It turned out that the radar wasn’t broken. It wouldn’t turn on because the moron who rewired the DC panel forgot to connect the negative side of that circuit. Guilty. My stupidity was compounded by the time and trials it took to figure that out.
Then when it did turn on, the display reported a “bearing pulse error” and the scanner wouldn’t turn. I thought that was the nail in the coffin, and began researching new radar systems in earnest.
Without going into a lengthy technical explanation of the differences between traditional pulse radar and the newer frequency-modulated continuous wave (FMCW) “broadband” radar, my research led me to decide I wanted the latter. I’m far more interested in what’s inside 1 mile than outside 10 miles. Usually when I want radar, I want it NOW and don’t want to wait 1-2 minutes for a magnetron to warm up.
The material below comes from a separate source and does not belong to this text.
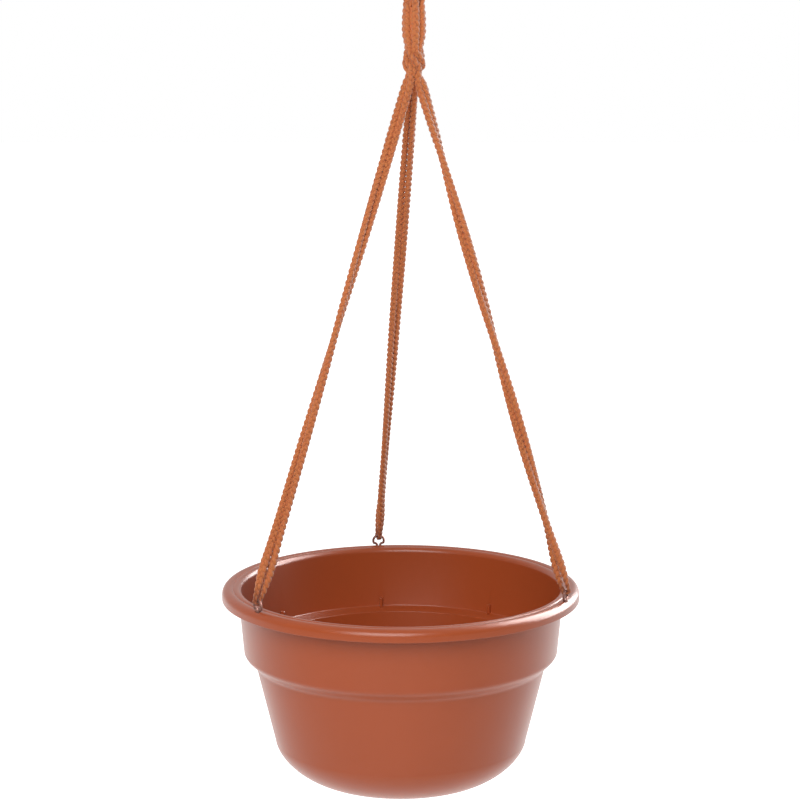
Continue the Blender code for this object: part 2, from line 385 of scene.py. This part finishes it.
def make_active(piece):
    """Select one piece and nothing else."""
    deselect_all()
    piece.select_set(True)
    bpy.context.view_layer.objects.active = piece


def weld_outwards(piece):
    """Merge a piece's doubled points and turn its faces outwards."""
    make_active(piece)
    bpy.ops.object.mode_set(mode="EDIT")
    bpy.ops.mesh.select_all(action="SELECT")
    bpy.ops.mesh.remove_doubles(threshold=WELD)
    bpy.ops.mesh.normals_make_consistent(inside=False)
    bpy.ops.object.mode_set(mode="OBJECT")


def apply_modifiers(piece):
    """Apply a piece's modifiers in their order."""
    make_active(piece)
    for modifier in list(piece.modifiers):
        bpy.ops.object.modifier_apply(modifier=modifier.name)


def set_finish(piece, material):
    """Give a piece its material."""
    piece.data.materials.clear()
    piece.data.materials.append(material)


# ---------------------------------------------------------------- yarn and cord

def yarn_tubes(lines, sides, name):
    """One mesh of capped tubes, for lines of (route, radii, first side, cord's middle).

    Each point keeps a painted shade by how deep it lies, and the UV map runs round and along.
    """
    corners = []
    faces = []
    around = []
    lengthwise = []
    painted_shade_depths = []
    angles = np.arange(sides) * 2.0 * math.pi / sides
    for route, radii, first_side, middle in lines:
        side, across = carried_frames(route, first_side)
        start = len(corners)
        along = distances(route)
        for count, point in enumerate(route):
            for angle in angles:
                corner = point + radii[count] * (side[count] * math.cos(angle)
                                                 + across[count] * math.sin(angle))
                corners.append(tuple(corner))
                painted_shade_depths.append(float(np.linalg.norm(corner - middle[count])))
        last = len(route) - 1
        for count in range(last):
            for turn in range(sides):
                beside = (turn + 1) % sides
                faces.append((start + count * sides + turn, start + count * sides + beside,
                              start + (count + 1) * sides + beside,
                              start + (count + 1) * sides + turn))
                near = along[count]
                far = along[count + 1]
                around.extend((turn, turn + 1, turn + 1, turn))
                lengthwise.extend((near, near, far, far))
        faces.append(tuple(start + turn for turn in reversed(range(sides))))
        around.extend(reversed(range(sides)))
        lengthwise.extend([0.0] * sides)
        faces.append(tuple(start + last * sides + turn for turn in range(sides)))
        around.extend(range(sides))
        lengthwise.extend([along[-1]] * sides)
    mesh = bpy.data.meshes.new(name)
    mesh.from_pydata(corners, [], faces)
    layer = mesh.uv_layers.new(name="yarn")
    places = np.empty(2 * len(around), np.float32)
    places[0::2] = np.array(around) / sides
    places[1::2] = np.array(lengthwise) / UV_LENGTH
    layer.data.foreach_set("uv", places)
    # painted shade: points near the cord's middle, deep between the yarns, are marked darkest
    low, high = PAINTED_SHADE_SPAN
    shade = 1.0 - np.clip((np.array(painted_shade_depths) - low) / (high - low), 0.0, 1.0)
    attribute = mesh.attributes.new("painted_shade", "FLOAT", "POINT")
    attribute.data.foreach_set("value", shade.astype(np.float32))
    mesh.shade_smooth()
    return add_object(name, mesh)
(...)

And then I want the radar image on my existing Navico-based chartplotter instead of a separate display. All these pointed to Navico’s 4G radar.
But part of the research process involved poring over the manual for the old system. It was then that I noticed our scanner has a safety switch on the back of it. This switch is to prevent someone working on the scanner from getting zapped. Normally, a switch on the back of a radar scanner 15 feet above the deck of a sailboat would have a hard time getting flipped accidentally. But this sailboat has a monkey problem, and a flipped switch was a very real possibility. Sure enough, I sent a monkey aloft to flip it back, and presto! we had radar again.
The night off Key Biscayne when our radar wouldn’t turn on, we narrowly missed running down a marker that wasn’t on our charts. We may never have seen it at all except for the luminous eyes of the bird sitting on it — staring at us with silent reproach as we passed within a dozen yards. Radar does seem a good bit more important now than it has in the past, but not quite to the point where we’re ready to replace a working system… yet.